• **Required task**
Using the data below, output the first line and every line after it up to and including the line containing "its two lobes.", exactly as written and with nothing added.

• **Raw data**
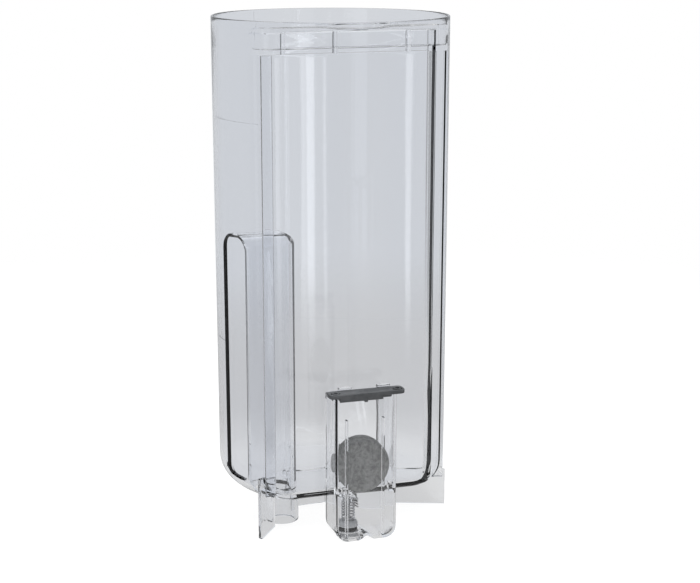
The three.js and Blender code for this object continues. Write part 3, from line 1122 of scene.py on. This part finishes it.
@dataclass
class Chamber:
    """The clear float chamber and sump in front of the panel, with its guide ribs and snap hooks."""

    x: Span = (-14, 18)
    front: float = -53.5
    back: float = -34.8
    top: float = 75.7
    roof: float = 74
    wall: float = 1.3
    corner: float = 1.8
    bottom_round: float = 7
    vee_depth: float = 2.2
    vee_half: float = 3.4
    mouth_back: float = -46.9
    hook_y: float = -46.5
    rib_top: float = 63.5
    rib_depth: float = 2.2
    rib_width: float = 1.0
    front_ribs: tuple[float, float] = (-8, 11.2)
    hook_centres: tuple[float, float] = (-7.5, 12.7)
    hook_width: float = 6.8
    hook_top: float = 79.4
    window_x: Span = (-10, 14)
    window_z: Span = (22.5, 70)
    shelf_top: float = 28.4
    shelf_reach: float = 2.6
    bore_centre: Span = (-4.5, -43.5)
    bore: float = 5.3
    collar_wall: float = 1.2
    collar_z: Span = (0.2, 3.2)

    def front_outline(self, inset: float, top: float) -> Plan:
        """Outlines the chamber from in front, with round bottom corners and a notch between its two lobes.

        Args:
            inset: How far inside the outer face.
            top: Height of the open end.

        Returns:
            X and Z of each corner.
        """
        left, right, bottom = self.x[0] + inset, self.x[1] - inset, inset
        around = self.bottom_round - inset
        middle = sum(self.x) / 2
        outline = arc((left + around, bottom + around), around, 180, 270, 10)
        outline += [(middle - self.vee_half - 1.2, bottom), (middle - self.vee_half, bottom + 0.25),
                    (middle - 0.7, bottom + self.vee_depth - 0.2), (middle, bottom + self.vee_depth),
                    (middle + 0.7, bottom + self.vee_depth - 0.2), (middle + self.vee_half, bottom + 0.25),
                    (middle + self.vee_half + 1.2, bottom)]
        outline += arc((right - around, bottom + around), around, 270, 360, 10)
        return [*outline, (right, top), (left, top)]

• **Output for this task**
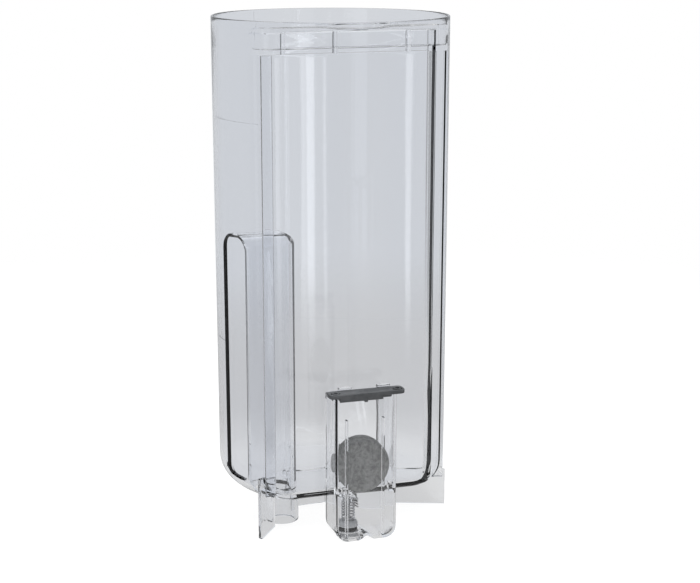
The three.js and Blender code for this object continues. Write part 3, from line 1122 of scene.py on. This part finishes it.
@dataclass
class Chamber:
    """The clear float chamber and sump in front of the panel, with its guide ribs and snap hooks."""

    x: Span = (-14, 18)
    front: float = -53.5
    back: float = -34.8
    top: float = 75.7
    roof: float = 74
    wall: float = 1.3
    corner: float = 1.8
    bottom_round: float = 7
    vee_depth: float = 2.2
    vee_half: float = 3.4
    mouth_back: float = -46.9
    hook_y: float = -46.5
    rib_top: float = 63.5
    rib_depth: float = 2.2
    rib_width: float = 1.0
    front_ribs: tuple[float, float] = (-8, 11.2)
    hook_centres: tuple[float, float] = (-7.5, 12.7)
    hook_width: float = 6.8
    hook_top: float = 79.4
    window_x: Span = (-10, 14)
    window_z: Span = (22.5, 70)
    shelf_top: float = 28.4
    shelf_reach: float = 2.6
    bore_centre: Span = (-4.5, -43.5)
    bore: float = 5.3
    collar_wall: float = 1.2
    collar_z: Span = (0.2, 3.2)

    def front_outline(self, inset: float, top: float) -> Plan:
        """Outlines the chamber from in front, with round bottom corners and a notch between its two lobes.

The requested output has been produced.